Auch außerhalb der Wirtschaft brachten es Mormonen zu Ruhm. Laut Berichten sind sie überproportional in der CIA und im diplomatischen Dienst vertreten (offenkundig wegen ihrer im Missionsdienst geübten Fremdsprachenkenntnisse und ihrer makellosen Umgangsformen)12, und der Fachbereich für Videoanimation an der Brigham Young University hat sich »aus dem Nichts« zu einem der wichtigsten Zugangswege des Landes in die großen Animations- und Special-Effects-Studios entwickelt.13 Mormonen sind auch Stephenie Meyer, Autorin der Twighlight-Bestsellerromane; der Radio-Talkmaster Glenn Beck; Jon Heder, der die Hauptrolle in dem Spielfilm Napoleon Dynamite spielte; und Ken Jennings, der 74-malige Gewinner und damit Rekordhalter der Quizshow Jeopardy!14

Eine Liste von Superstars, so beeindruckend sie auch sein mag, ist an sich noch kein Beleg für überproportional großen Erfolg, und es ist erwähnenswert, dass Mormonen in den Führungsetagen der 500 umsatzstärksten US-Unternehmen auf der Fortune-500-Liste (noch) nicht überrepräsentiert sind. Sie bietet jedoch eine Möglichkeit, sich den verblüffenden Aufstieg der Mormonen aus der relativen Versenkung in die amerikanische Wirtschaftselite vor Augen zu führen. Die Fortune-500-Liste wird seit 1955 veröffentlicht. Vor 1970 gab es offenbar keinen Mormonen in den Führungsetagen eines dort gelisteten Unternehmens. Seit 1990 waren es 14: zwölf Vorstandsvorsitzende, ein Präsident und ein Finanzvorstand.15

Die Daten liefern noch einen weiteren Anhaltspunkt: Im Februar 2012 gab Goldman Sachs bekannt, dass das Unternehmen in seiner drittgrößten Niederlassung (nach New York/New Jersey und London) die 1300-köpfige Belegschaft um 300 Mitarbeit aufstocken würde.16 Und wo sitzt diese Verwaltung mit 1600 Mitarbeitern? In Salt Lake City, Utah. Die Wharton Business School der University of Pennsylvania gehört ihrem Ruf nach zu den besten und renommiertesten der Vereinigten Staaten. Sie brachte 31 ihrer Absolventen 2010 bei Goldman Sachs unter17 – genauso viele wie die weniger bekannte Marriott School of Management der Brigham Young University (die von der Kirche Jesu Christi der Heiligen der Letzten Tage betrieben wird).

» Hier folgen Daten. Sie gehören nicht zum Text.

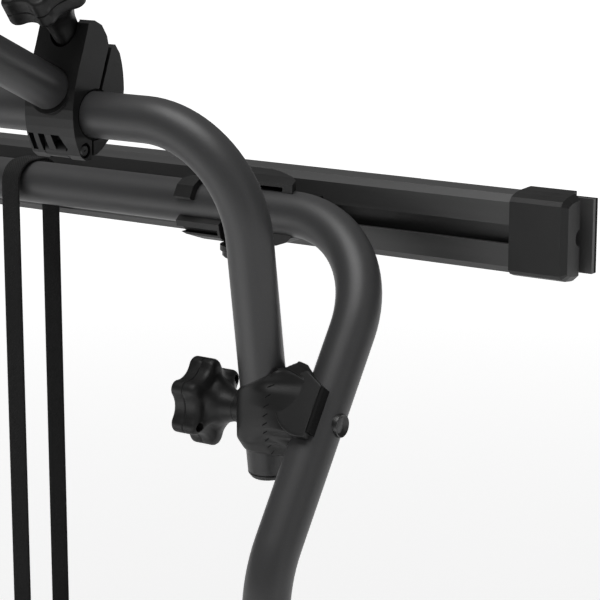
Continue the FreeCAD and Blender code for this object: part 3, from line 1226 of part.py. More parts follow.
def make_platform():
    """The folding platform: brackets on the legs, a U-shaped tube and two wheel channels."""
    x = leg_x
    y = d["pivot_y"]
    z = d["pivot_z"]
    leg_y = d["frame_leg_y"]
    tall = d["lug_height"] / 2.0
    wall = d["bracket_wall"]
    side = tube_radius + wall
    inner = tube_radius + seat_gap
    lug = inner + d["lug_thickness"]
    front = leg_y - tube_radius - wall
    pin = d["pivot_pin"] / 2.0
    tail_end = y + d["platform_tail"]
    body = new_body("platform_bracket")
    prism(body, "Pad", "platform_bracket_block", "XY_Plane", -tall, tall, [[
        (-side, front), (side, front), (side, leg_y + tube_radius), (side - wall, leg_y + side),
        (wall - side, leg_y + side), (-side, leg_y + tube_radius)]])
    cheeks = []
    for sign in (1.0, -1.0):
        cheeks.append([(inner * sign, y - tall * 0.75), (lug * sign, y - tall * 0.75),
                       (lug * sign, front + 2.0), (inner * sign, front + 2.0)])
    prism(body, "Pad", "platform_bracket_cheeks", "XY_Plane", -tall, tall, cheeks)
    prism(body, "Pad", "platform_bracket_stop", "YZ_Plane", -lug, lug, [[
        (tail_end - 9.0, inner), (tail_end, inner), (tail_end, tall), (tail_end - 9.0, tall)]])
    prism(body, "Pocket", "platform_bracket_bore", "XY_Plane", tall * -2.0, tall * 2.0,
          circles=[(0.0, leg_y, tube_radius + run_gap)])
    prism(body, "Pocket", "platform_bracket_pin_hole", "YZ_Plane", lug * -2.0, lug * 2.0,
          circles=[(y, 0.0, pin + run_gap)])
    prism(body, "Pocket", "platform_bracket_corners", "YZ_Plane", lug * -2.0, lug * 2.0, [
        [(y - tall, tall + 1.0), (y - tall, tall * 0.3), (y - tall * 0.75, tall * 0.3),
         (y - tall * 0.3, tall), (y - tall * 0.3, tall + 1.0)],
        [(y - tall, -1.0 - tall), (y - tall, tall * -0.3), (y - tall * 0.75, tall * -0.3),
         (y - tall * 0.3, -tall), (y - tall * 0.3, -1.0 - tall)]])
    keep_both(place(body, x, 0.0, z), "platform_bracket")

    head = pin * 1.7
    reach = lug + seat_gap
    bolt = new_body("pivot_bolt")
    revolve(bolt, "pivot_bolt_shape", [
        (0.0, reach + 5.0), (head * 0.7, reach + 5.0), (head, reach + 3.0), (head, reach),
        (pin, reach), (pin, -reach), (head, -reach), (head, -5.0 - reach),
        (pin, -8.0 - reach), (0.0, -8.0 - reach)])
    keep(group("pivot_bolt_group", bolt, both_sides(x, y, z, ALONG_X)), "pivot_bolts")

    bar_y = y - d["platform_depth"]
    points = [vector(x, tail_end, z), vector(x, bar_y, z), vector(-x, bar_y, z), vector(-x, tail_end, z)]
    shape = tube(points, d["frame_bend"], d["tube_diameter"], d["tube_wall"])
    shape = bored(shape, pin + run_gap, vector(x * -1.5, y, z), X_AXIS, x * 3.0)
    keep(computed("platform_bar", shape), "platform_tube")

    width = d["channel_width"] / 2.0
    height = d["channel_height"]
    thin = d["channel_wall"]
    half = d["channel_length"] / 2.0
    floor_z = z + tube_radius + run_gap + d["channel_seat"]
    strap_slot = d["wheel_strap_width"] / 2.0 + 1.0
    cap = d["channel_cap"]
    rows = (("inner", y - d["inner_channel"]), ("outer", y - d["outer_channel"]))
    caps = []
    saddles = []
    straps = []
    buckles = []
    for row, centre in rows:
        name = "channel_" + row
        channel = new_body(name)
        prism(channel, "Pad", name + "_section", "YZ_Plane", -half, half, [[
            (-width, thin), (-width, height), (thin - width, height), (thin - width, thin * 1.8),
            (thin * 2.0 - width, thin), (width - thin * 2.0, thin), (width - thin, thin * 1.8),
            (width - thin, height), (width, height), (width, thin), (width - thin, 0.0),
            (thin - width, 0.0)]])
        slots = []
        for sign in (1.0, -1.0):
            strap_x = d["wheel_strap_x"] * sign
            slots.append([(strap_x - strap_slot, 8.0), (strap_x + strap_slot, 8.0),
                          (strap_x + strap_slot, 13.0), (strap_x - strap_slot, 13.0)])
        prism(channel, "Pocket", name + "_slots", "XZ_Plane", width * -2.0, width * 2.0, slots)
        keep(place(channel, 0.0, centre, floor_z), "wheel_channel_" + row)
        caps += [at(half, centre, floor_z), at(-half, centre, floor_z, FreeCAD.Rotation(Z_AXIS, 180))]
        saddles += both_sides(x, centre, z)
        straps += both_sides(d["wheel_strap_x"], centre, floor_z)
        buckles += both_sides(d["wheel_strap_x"], centre - width, floor_z)

    skin = thin * 0.8
    grown = width + seat_gap
    cover = new_body("channel_cap_body")
    around_end = skin + seat_gap
    prism(cover, "Pad", "channel_cap_outline", "YZ_Plane", around_end - cap, around_end, [[
        (-skin - grown, thin), (-skin - grown, height + skin),
        (grown + skin, height + skin), (grown + skin, thin), (grown + skin - thin, -around_end),
        (thin - grown - skin, -around_end)]])
    prism(cover, "Pocket", "channel_cap_cavity", "YZ_Plane", cap * -2.0, seat_gap, [[
        (-grown, thin - 0.5), (-grown, height + seat_gap), (grown, height + seat_gap),
        (grown, thin - 0.5), (grown - thin, -seat_gap), (thin - grown, -seat_gap)]])
    keep(group("channel_cap_group", cover, caps), "channel_end_caps")

    seat = new_body("saddle")
    side = tube_radius + 4.0
    prism(seat, "Pad", "saddle_block", "XZ_Plane", -tube_radius, tube_radius, [[
        (-side, -4.0), (-side, tube_radius + d["channel_seat"]),
        (side, tube_radius + d["channel_seat"]), (side, -4.0)]])
    prism(seat, "Pocket", "saddle_bore", "XZ_Plane", tube_radius * -2.0, tube_radius * 2.0,
          circles=[(0.0, 0.0, tube_radius + run_gap)])
    keep(group("saddle_group", seat, saddles), "channel_saddles")

    band = d["wheel_strap_thickness"]
    half_band = d["wheel_strap_width"] / 2.0
    gap = seat_gap
    lift = d["wheel_strap_rise"] + height
    out = width + gap
    strap = new_body("wheel_strap")
    low = 8.0 + gap
    rim = height + 1.5
    prism(strap, "Pad", "wheel_strap_loop", "YZ_Plane", -half_band, half_band, [[
        (thin - width + 1.0, low), (-band - out, low), (-band - out, rim),
        (band - width, lift - 8.0), (width * -0.5, lift + band), (width * 0.5, lift + band),
        (width - band, lift - 8.0), (out + band, rim), (out + band, low),
        (width - thin - 1.0, low), (width - thin - 1.0, low + band), (out, low + band),
        (out, rim), (width - band * 2.2, lift - 9.0), (width * 0.48, lift),
        (width * -0.48, lift), (band * 2.2 - width, lift - 9.0), (-out, rim),
        (-out, low + band), (thin - width + 1.0, low + band)]])
    keep(group("wheel_strap_group", strap, straps), "wheel_straps")

    clip = new_body("strap_buckle_body")
    face = -band - gap * 2.0
    prism(clip, "Pad", "wheel_buckle_block", "YZ_Plane", -3.0 - half_band, half_band + 3.0, [[
        (face, 14.0), (face - 5.0, 15.0), (face - 7.0, 19.0), (face - 4.0, 23.0), (face, 23.5)]])
    keep(group("wheel_buckle_group", clip, buckles), "wheel_strap_buckles")


def make_safety_strap():
    """A loop of webbing that hangs over the frame's top bar, with its cam buckle."""
    bar_y = float(d["frame_bar_y"])
    bar_z = float(d["frame_bar_z"])
    x = float(d["safety_strap_x"])
    width = float(d["safety_strap_width"])
    thick = float(d["safety_strap_thickness"])
    top = bar_z + float(tube_radius) + float(seat_gap) + thick / 2.0
    front = bar_y - float(d["safety_strap_front"])
    rear = bar_y + float(d["safety_strap_rear"])
    low = bar_z - float(d["safety_strap_drop"])
    middle = (top + low) / 2.0
    bend = float(d["safety_strap_front"]) * 0.75
    points = [FreeCAD.Vector(x, front, middle), FreeCAD.Vector(x, front, top),
              FreeCAD.Vector(x, rear, top), FreeCAD.Vector(x, rear, middle)]
    upper = bent_wire(points, bend)
    points = [FreeCAD.Vector(x, rear, middle), FreeCAD.Vector(x, rear, low),
              FreeCAD.Vector(x, front, low), FreeCAD.Vector(x, front, middle)]
    lower = bent_wire(points, bend)
    outer = Part.Face(Part.Wire(upper.Edges + lower.Edges))
    ring = outer.makeOffset2D(thick / 2.0).cut(outer.makeOffset2D(thick / -2.0))
    strap = ring.extrude(FreeCAD.Vector(width, 0, 0))
    strap.translate(FreeCAD.Vector(width / -2.0, 0, 0))
    keep(computed("safety_loop", strap), "safety_strap")

    buckle = new_body("safety_buckle")
    half = width / 2.0
    gap = float(seat_gap)
    inner = thick / 2.0 + gap
    rise = 30.0
    prism(buckle, "Pad", "safety_buckle_plate", "YZ_Plane", -4.0 - half, half + 4.0, [[
        (inner + 2.5, -rise), (inner + 2.5, rise), (-inner - 2.0, rise), (-inner - 7.0, rise * 0.4),
        (-inner - 9.0, -2.0), (-inner - 5.0, -rise * 0.6), (-inner - 2.0, -rise)]])
    prism(buckle, "Pocket", "safety_buckle_way", "YZ_Plane", -gap - half, half + gap, [[
        (inner, -rise * 2.0), (inner, rise * 2.0), (-inner, rise * 2.0), (-inner, -rise * 2.0)]])
    keep(place(buckle, x, front, d["frame_bar_z"] - d["safety_buckle_drop"]), "strap_buckle")


make_rail("upper_rail", 0.0)
make_rail("lower_rail", low_rail)
make_rail_caps()
make_door_fixings()
make_main_frame()
make_rail_clamps()
make_slot_fixings()
make_feet()
coupling_start = make_couplings()
make_coupling_knobs(coupling_start)
make_inner_bar()
make_arm_clamps()
make_arm("short_arm", "right", d["short_arm"])
make_arm("long_arm", "left", d["long_arm"])
make_platform()
make_safety_strap()
doc.recompute()

for thing in doc.Objects:
    if "Invalid" in thing.State or "Error" in thing.State:
        raise RuntimeError("this object did not compute: " + thing.Name)
labels = [thing.Label for thing in nodes]
if len(set(labels)) != len(labels):
    raise RuntimeError("two sub-parts share a name")
for thing in nodes:
    shape = thing.Shape
    if shape.isNull() or not shape.isValid() or not shape.Solids:
        raise RuntimeError("this sub-part is not a valid solid: " + thing.Label)
for thing in nodes:
    thing.Shape.exportStep("parts/" + thing.Label + ".step")
print(len(nodes), "sub-parts written")
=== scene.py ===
import math

import bmesh
import bpy
import numpy as np
from bpy.props import FloatProperty, FloatVectorProperty, PointerProperty
from mathutils import Matrix, Vector


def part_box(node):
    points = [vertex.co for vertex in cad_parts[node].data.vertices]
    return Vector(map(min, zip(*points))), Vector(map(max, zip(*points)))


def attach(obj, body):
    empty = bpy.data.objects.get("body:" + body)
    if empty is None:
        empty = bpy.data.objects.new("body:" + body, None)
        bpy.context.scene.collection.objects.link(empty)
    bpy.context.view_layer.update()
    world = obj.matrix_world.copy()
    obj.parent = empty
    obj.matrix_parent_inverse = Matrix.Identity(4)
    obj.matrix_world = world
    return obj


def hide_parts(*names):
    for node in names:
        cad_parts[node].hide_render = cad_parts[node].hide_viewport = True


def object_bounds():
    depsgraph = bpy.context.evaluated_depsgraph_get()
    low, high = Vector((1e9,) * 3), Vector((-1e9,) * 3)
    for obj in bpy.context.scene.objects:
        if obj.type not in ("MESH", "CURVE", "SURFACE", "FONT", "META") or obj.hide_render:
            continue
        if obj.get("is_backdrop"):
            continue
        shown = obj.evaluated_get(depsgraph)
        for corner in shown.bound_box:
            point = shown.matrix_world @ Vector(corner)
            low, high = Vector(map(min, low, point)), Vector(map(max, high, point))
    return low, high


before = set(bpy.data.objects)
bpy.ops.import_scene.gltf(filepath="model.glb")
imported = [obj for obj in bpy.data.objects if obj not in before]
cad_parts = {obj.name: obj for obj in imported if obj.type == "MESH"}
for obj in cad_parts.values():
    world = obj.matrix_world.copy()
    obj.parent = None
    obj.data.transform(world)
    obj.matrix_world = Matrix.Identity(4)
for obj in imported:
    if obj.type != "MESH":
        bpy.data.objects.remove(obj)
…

Einkommen und Wohlstand der Mormonen statistisch zu erfassen ist generell schwierig. Die führende Forscherin zur Korrelation von Religion und Geld in den USA, Lisa Keister, erklärt, dass die bislang untersuchten Stichproben zu klein sind, um definitive Schlüsse zu ziehen (allerdings vermutet sie aufgrund der verfügbaren Informationen, dass das Vermögen von Mormonen wahrscheinlich über dem Durchschnitt liegt).18 Nach den erhobenen Daten gehören Mormonen zur soliden Mittelschicht. Im Vergleich zur allgemeinen Bevölkerung liegt bei ihnen die Wahrscheinlichkeit, im Jahr 50000 bis 100000 US-Dollar zu verdienen, etwas höher (38 Prozent bei Mormonen gegenüber 30 Prozent bei der Gesamtbevölkerung), die Wahrscheinlichkeit, weniger als 30000 US-Dollar jährlich zu verdienen, etwas niedriger (26 Prozent gegenüber 31 Prozent) und die, über 100000 US-Dollar im Jahr zu verdienen, ebenso hoch (sogar etwas niedriger: 16 Prozent gegenüber 18 Prozent).19

Diese Zahlen sind jedoch schwer zu interpretieren. Zum einen geben sie das Haushaltseinkommen wieder, und Mormoninnen werden ermuntert, ausschließlich Hausfrauen und Mütter zu sein. Der Prozentsatz der Mormoninnen, die sich als Hausfrauen bezeichnen, ist doppelt so hoch wie bei Nichtmormoninnen.20 Männer, die der Kirche der Heiligen der Letzten Tage angehören, haben dadurch zwar gewisse Vorteile (der Journalist Jeff Benedict sieht die nicht berufstätigen Ehefrauen von neun berühmten Mormonen an der Spitze von Wirtschaftsunternehmen als »Geheimnis« ihres Erfolgs)21, sie müssen aber auch erheblich mehr verdienen als männliche Nichtmormonen, um das Haushaltseinkommen amerikanischer Durchschnittsfamilien zu erreichen oder zu übertreffen.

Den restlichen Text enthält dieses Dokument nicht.